I am not sure I fully understand. The case was that mappable render target was taking the download path, and that was causing performance regression due to downloading texture to system memory while it was not actually used there. Should I maybe use texture download_count to refine the condition of taking download path? The thing is though download_count is not currently incremented in texture2d_load_location() (only in texture1d_load_location() and texture3d_load_location(). This should probably be changed too in this case?
I think the patch is fine the way it is, I'm running the tests right now.
The case I was thinking of above is when the map binding location is current because the application is actually mapping the texture, rather than because it ends up being the same as the default location. We can't really distinguish those two cases right now.
On 11/20/18 18:08, Henri Verbeet wrote:
The case I was thinking of above is when the map binding location is current because the application is actually mapping the texture, rather than because it ends up being the same as the default location. We can't really distinguish those two cases right now.

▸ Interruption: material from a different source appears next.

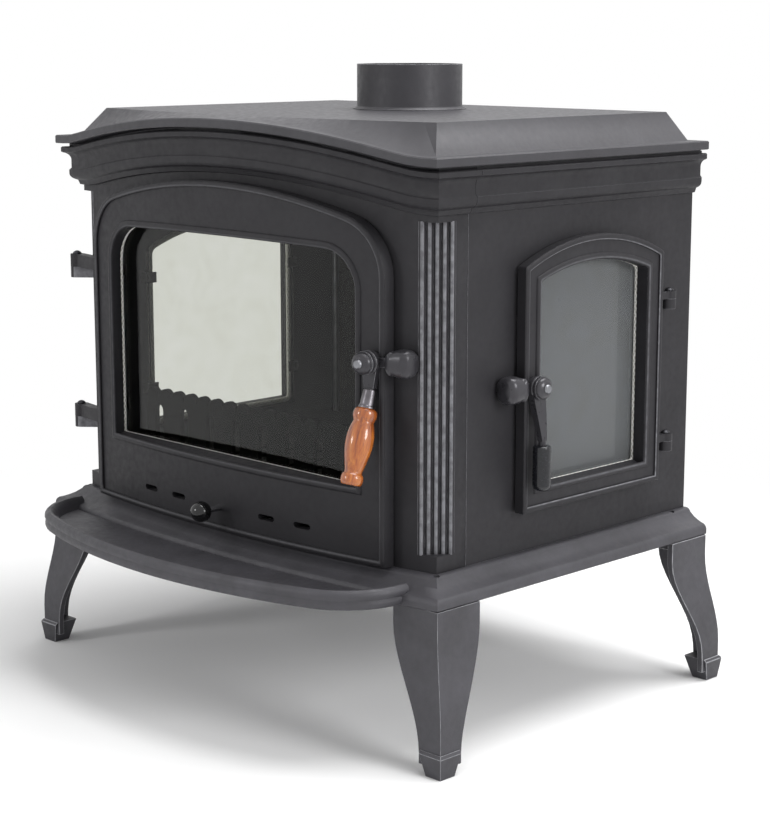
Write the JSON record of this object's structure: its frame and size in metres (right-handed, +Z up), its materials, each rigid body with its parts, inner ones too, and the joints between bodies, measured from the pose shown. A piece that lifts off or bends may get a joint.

I thought there is download_count texture variable meant for this purpose. It currently makes wined3d_texture_evict_sysmem() do nothing if the application effectively requested to download the texture to sysmem over 50 times. This counter could help to sort out default location case or to ignore just a few application requested mappings during some initialization. Still I suppose more accurate statistics might be ideally required for texture blit. E. g., what if application mapped and downloaded the texture 51 times over the run time for some specific purposes, but other 10000 times did StretchBlt without mapping anything? Maybe just count of total texture blits in addition to download count could help?
On Tue, 20 Nov 2018 at 18:57, Paul Gofman gofmanp@gmail.com wrote:
On 11/20/18 18:08, Henri Verbeet wrote:
The case I was thinking of above is when the map binding location is current because the application is actually mapping the texture, rather than because it ends up being the same as the default location. We can't really distinguish those two cases right now.
I thought there is download_count texture variable meant for this purpose. It currently makes wined3d_texture_evict_sysmem() do nothing if the application effectively requested to download the texture to sysmem over 50 times. This counter could help to sort out default location case or to ignore just a few application requested mappings during some initialization. Still I suppose more accurate statistics might be ideally required for texture blit. E. g., what if application mapped and downloaded the texture 51 times over the run time for some specific purposes, but other 10000 times did StretchBlt without mapping anything? Maybe just count of total texture blits in addition to download count could help?
Very generically, yes, more accurate statistics would allow us to make better decisions. There's a bigger picture as well though. Transferring resources between the GPU and CPU is really only supposed to be a consideration for D3DPOOL_MANAGED resources. At the same time, for d3d9, the general advice is that if you're doing anything remotely performance sensitive, it's best to avoid managed resources. D3DPOOL_SYSTEMMEM resources should stay on the CPU, D3DPOOL_DEFAULT resources should stay on the GPU. There are a few exceptions to that, mainly dynamic resources, lockable render targets, and offscreen plain surfaces. For lockable render targets, mapping them is expected to be slow; I'm not sure we tested it, but the documentation seems to suggest they're downloaded from the GPU each time they're locked. Dynamic resources are effectively read-only for the GPU. I.e., D3DUSAGE_DYNAMIC is mutually exclusive with D3DUSAGE_RENDERTARGET or D3DUSAGE_DEPTHSTENCIL. (Note also that StrectRect() doesn't allow blitting to regular textures.) While it may be possible for the CPU to read from dynamic resources, there should never be a reason to, and doing so is not expected to be fast. And then there's offscreen plain surfaces. Those can't really be used as texture or rendertarget either, but they can be used as StretchRect() destination when blitting from another offscreen plain surface.